Time moved on and so did the heart-broken Xu Lai. Today he’s not an artist but in fact, designs bras for a living. He’s also married but to the baby-obsessed Cai Bo (Zhao Wei). Xu Lai tries to convince himself that he’s happy in a loving marriage. But the fact that they haven’t conceived a child has put a lot of strain on their relationship. But a vacation to Hong Kong visit Cai Bo’s family may be the ticket he needs to spark up his dreary life.
Now that he’s in such close proximity. Xu Lai takes the opportunity to look up Yang Yi and reconnect with his former flame. What should have been an easy meeting is sidetrack when Cai Bo’s brother Lala (Bao Bei’er) tags along. With his video camera for a documentary project he’s working on. At the same time, a murder mystery involving a world-famous movie director. And a pair of corrupt police investigators puts another kink in Xu Lai’s plans. What should have been a relaxing time and possibly a pleasant reunion for Xu Lai and Yang Yi quickly spirals out of control as the pair find themselves caught in one death-defying situation after another.

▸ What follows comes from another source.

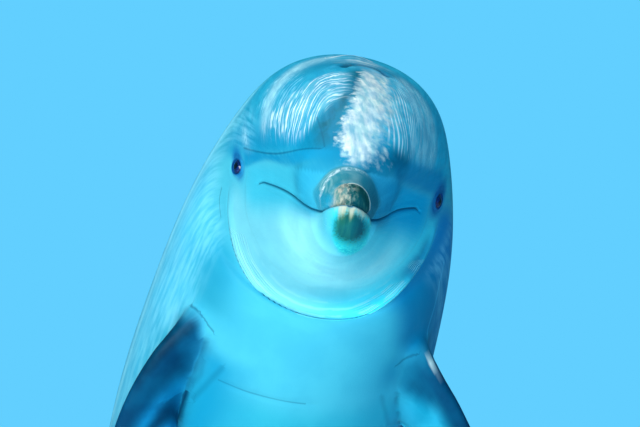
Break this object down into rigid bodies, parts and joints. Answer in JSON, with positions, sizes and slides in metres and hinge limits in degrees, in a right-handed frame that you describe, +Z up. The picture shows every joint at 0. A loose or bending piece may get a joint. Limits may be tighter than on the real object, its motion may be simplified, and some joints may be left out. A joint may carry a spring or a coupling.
{
  "type": "bottlenose dolphin display model",
  "caption": "Life-size bottlenose dolphin rearing with its head bowed level, held above a flat base by two upright rods.",
  "frame": {"origin": "middle of the underside of the stand's base", "axes": "+Z up, -Y the way the snout points, +X the animal's left side, +Y along the length towards the tail"},
  "size_m": [0.844, 2.3617, 1.2669],
  "materials": {
    "skin_dark": "wet, smooth skin",
    "skin_pale": "wet, smooth skin",
    "eye": "polished",
    "stand_plate": "satin paint",
    "stand_steel": "brushed"
  },
  "bodies": {
    "root": {"head": "skin_dark", "lower_jaw": "skin_pale", "eye_left": "eye", "eye_right": "eye", "neck": "skin_dark", "chest": "skin_dark", "loins": "skin_dark", "tail_stock": "skin_dark", "dorsal_fin": "skin_dark", "flipper_left": "skin_dark", "flipper_right": "skin_dark", "fluke_left": "skin_dark", "fluke_right": "skin_dark", "stand_base": "stand_plate", "stand_rod_front": "stand_steel", "stand_rod_rear": "stand_steel"}
  },
  "joints": []
}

Lost in Hong Kong (Lac Loi o Hong Kong) has a dark sense of humor. Not the sort of dark humor that makes fun of depraved acts or violence but instead is a movie whose humor comes from looking down at Xu Lai’s life of mediocrity and how pathetic he appears. On the surface of things. Xu Lai’s current life versus the one he planned for himself really isn’t all that bad.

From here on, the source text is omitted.